WILLIAM JAY (1769-1853): Consider the design of affliction. Without this, you cannot discharge the duty of the condition. For what is this duty? It is not only to possess your souls with patience―it is not only to submit yourselves under the mighty hand of God―but to acquiesce in the pleasure of the Almighty. It is not to say, “This is my grief, and I must bear it;” but, “Here I am, let him do what seemeth Him good,” 2 Samuel 15:26. Nothing less is required of you, as Christians, than a willing, cheerful resignation. But this can only flow from a knowledge of Him that smiteth you. You may yield, but you cannot acquiesce, without confidence in Him.

THOMAS WATSON: What made Christ so meek in His sufferings? He did not look at Judas or Pilate, but at His Father.

WILLIAM ARNOT (1808-1875): We forbid not the consideration of instruments and secondary causes. Let them be observed―but do not stop there. Do not finish off with these dumb messengers whom the Lord sends; they are sent for the very purpose of inviting you to a conference, secret and personal, with Himself.
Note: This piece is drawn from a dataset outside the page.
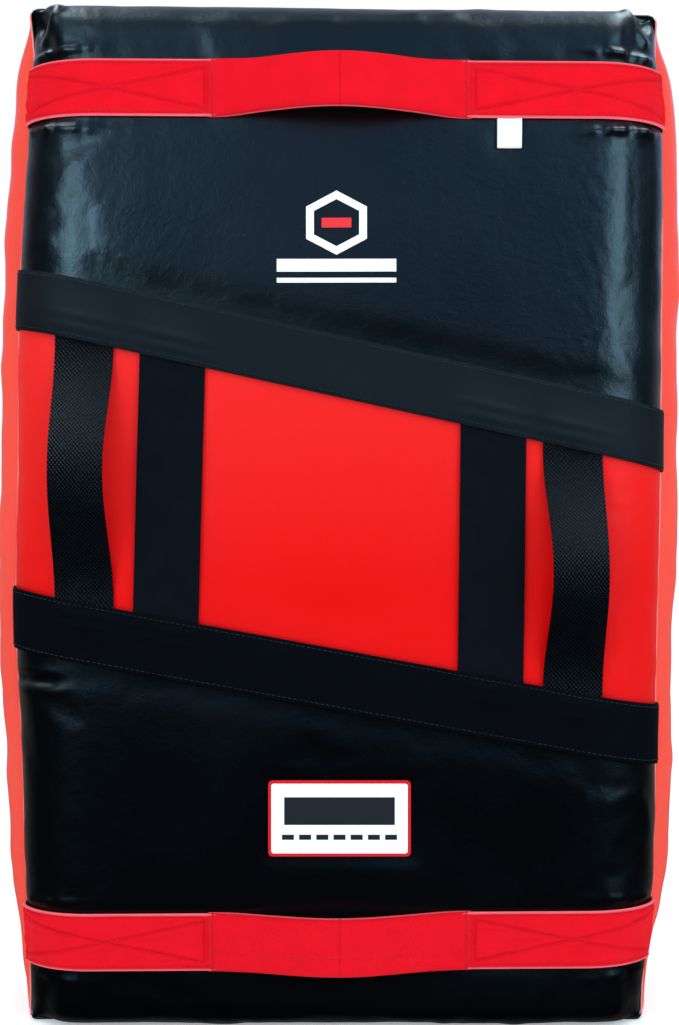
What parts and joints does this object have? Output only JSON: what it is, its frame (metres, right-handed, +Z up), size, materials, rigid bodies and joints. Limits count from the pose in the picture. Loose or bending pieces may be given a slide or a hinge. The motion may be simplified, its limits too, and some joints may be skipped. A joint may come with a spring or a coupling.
{
  "type": "thai pad",
  "caption": "Large rectangular kick shield with sewn grab handles at both ends, two standing arm loops and two flat inner straps on the holder's side.",
  "frame": {"origin": "on the ground under the middle of the pad, on its flat bottom end, half way through the pad's depth", "axes": "+Z up along the pad's length, +Y out of the strike face, so the holder's side with the handles and loops faces -Y; +X is to the holder's right as seen facing the holder's side"},
  "size_m": [0.4792, 0.1593, 0.7],
  "materials": {
    "black_vinyl": "black coated vinyl, fine grain, satin",
    "red_vinyl": "red coated vinyl, fine grain, satin",
    "black_band": "black woven band, matte",
    "black_webbing": "coarse black nylon webbing, matte",
    "black_knit": "fine black knit elastic, matte",
    "red_webbing": "red nylon webbing, matte",
    "white_patch": "white coated patch, smooth",
    "white_tag": "white woven tape, matte",
    "strike_foam": "firm closed-cell foam",
    "core_foam": "soft closed-cell foam"
  },
  "bodies": {
    "pad": {"upper_back_panel": "black_vinyl", "centre_back_panel": "red_vinyl", "lower_back_panel": "black_vinyl", "left_gusset": "red_vinyl", "right_gusset": "red_vinyl", "top_gusset": "black_vinyl", "bottom_gusset": "black_vinyl", "strike_panel": "black_vinyl", "foam_sheet_back": "core_foam", "foam_sheet_2": "core_foam", "foam_sheet_3": "core_foam", "foam_sheet_4": "core_foam", "foam_sheet_strike": "strike_foam", "top_handle_backing": "black_webbing", "bottom_handle_backing": "black_webbing", "upper_cross_band": "black_band", "lower_cross_band": "black_band", "left_arm_loop_top_tab": "black_webbing", "left_arm_loop_bottom_tab": "black_webbing", "right_arm_loop_top_tab": "black_webbing", "right_arm_loop_bottom_tab": "black_webbing", "left_inner_strap_top_tab": "black_knit", "left_inner_strap_bottom_tab": "black_knit", "right_inner_strap_top_tab": "black_knit", "right_inner_strap_bottom_tab": "black_knit", "top_handle_left_tab": "red_webbing", "top_handle_right_tab": "red_webbing", "bottom_handle_left_tab": "red_webbing", "bottom_handle_right_tab": "red_webbing", "badge_patch": "white_patch", "badge_border": "red_webbing"},
    "top_grip": {"top_grip_sleeve": "red_webbing", "top_grip_foam": "core_foam", "top_grip_webbing": "red_webbing"},
    "bottom_grip": {"bottom_grip_sleeve": "red_webbing", "bottom_grip_foam": "core_foam", "bottom_grip_webbing": "red_webbing"},
    "left_loop": {"left_arm_loop": "black_webbing"},
    "right_loop": {"right_arm_loop": "black_webbing"},
    "left_strap": {"left_inner_strap": "black_knit"},
    "right_strap": {"right_inner_strap": "black_knit"},
    "tag": {"folded_tag": "white_tag"}
  },
  "joints": [
    {"name": "top_handle_swing", "type": "hinge", "parent": "pad", "child": "top_grip", "pos_m": [0, -0.0756, 0.6335], "axis": [1, 0, 0], "range_deg": [-22, 22], "stiffness_Nm_per_rad": 0.02},
    {"name": "bottom_handle_swing", "type": "hinge", "parent": "pad", "child": "bottom_grip", "pos_m": [0, -0.07557, 0.0634], "axis": [1, 0, 0], "range_deg": [-15, 15], "stiffness_Nm_per_rad": 0.02},
    {"name": "left_arm_loop_swing", "type": "hinge", "parent": "pad", "child": "left_loop", "pos_m": [-0.171, -0.07526, 0.37668], "axis": [0, 0, 1], "range_deg": [-24, 24], "stiffness_Nm_per_rad": 0.01},
    {"name": "right_arm_loop_swing", "type": "hinge", "parent": "pad", "child": "right_loop", "pos_m": [0.156, -0.07526, 0.31096], "axis": [0, 0, 1], "range_deg": [-24, 24], "stiffness_Nm_per_rad": 0.01},
    {"name": "left_inner_strap_stretch", "type": "slide", "parent": "pad", "child": "left_strap", "axis": [0, -1, 0], "range_m": [0, 0.045], "stiffness_N_per_m": 100},
    {"name": "right_inner_strap_stretch", "type": "slide", "parent": "pad", "child": "right_strap", "axis": [0, -1, 0], "range_m": [0, 0.045], "stiffness_N_per_m": 100},
    {"name": "tag_flap", "type": "hinge", "parent": "pad", "child": "tag", "pos_m": [0.1136, -0.0644, 0.6135], "axis": [-1, 0, 0], "range_deg": [0, 80]}
  ]
}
A. W. PINK (1886-1952): When faith is not in exercise, the heart is occupied with the things which are seen and temporal: only the creature’s hand or the creature’s treachery is viewed, and peevishness and resentment prevail; or worse still, we are tempted to entertain hard thoughts against God, and to say “the Lord has forsaken me, the Lord has forgotten me.”

THOMAS MANTON (1620-1677): The Scripture gives us ground of comfort from the Author of our afflictions, who is our Father, and never manifests the comfort of adoption so much as then when we are under chastening: “The exhortation which speaketh unto you as children,” Hebrews 12:5. And again, “The cup which my Father hath given me, shall I not drink it?” John 18:11. It is a bitter cup, but it is from a father, not from a judge or an enemy. Nothing but good can come from Him who is love and goodness itself; nothing but what is useful from a father, whose affection is not to be measured by the bitterness of the dispensation, but by His aims, what He intends.
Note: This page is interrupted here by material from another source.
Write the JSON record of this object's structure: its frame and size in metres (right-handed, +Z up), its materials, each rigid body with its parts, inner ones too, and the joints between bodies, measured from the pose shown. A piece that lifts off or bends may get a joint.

MATTHEW HENRY: Good men, even when God frowns upon them, think well of Him.

BROWNLOW NORTH (1810-1875): Does He not love us, and does He not know what is best for us? Oh, for grace to remember, not only when His dispensations are agreeable to the flesh, but also when they are painful and flesh-crucifying, that the Lord reigneth, that the Lord is our Father, and to praise the Lord. I believe that there is nothing that honours God more, or that God more honours, than praising Him in tribulation; and few men know what a talent He commits to their charge when He gives them bitter water. When did Paul ever honour God more than when at midnight, in the inner prison, his back cut to pieces by the Roman whips, and his feet made fast in the stocks, he prayed, and sang praises unto God? And when did God ever honour Paul more than when, through the instrumentality of those prayers and praise, he brought the jailor to his feet with question, “What shall I do to be saved?”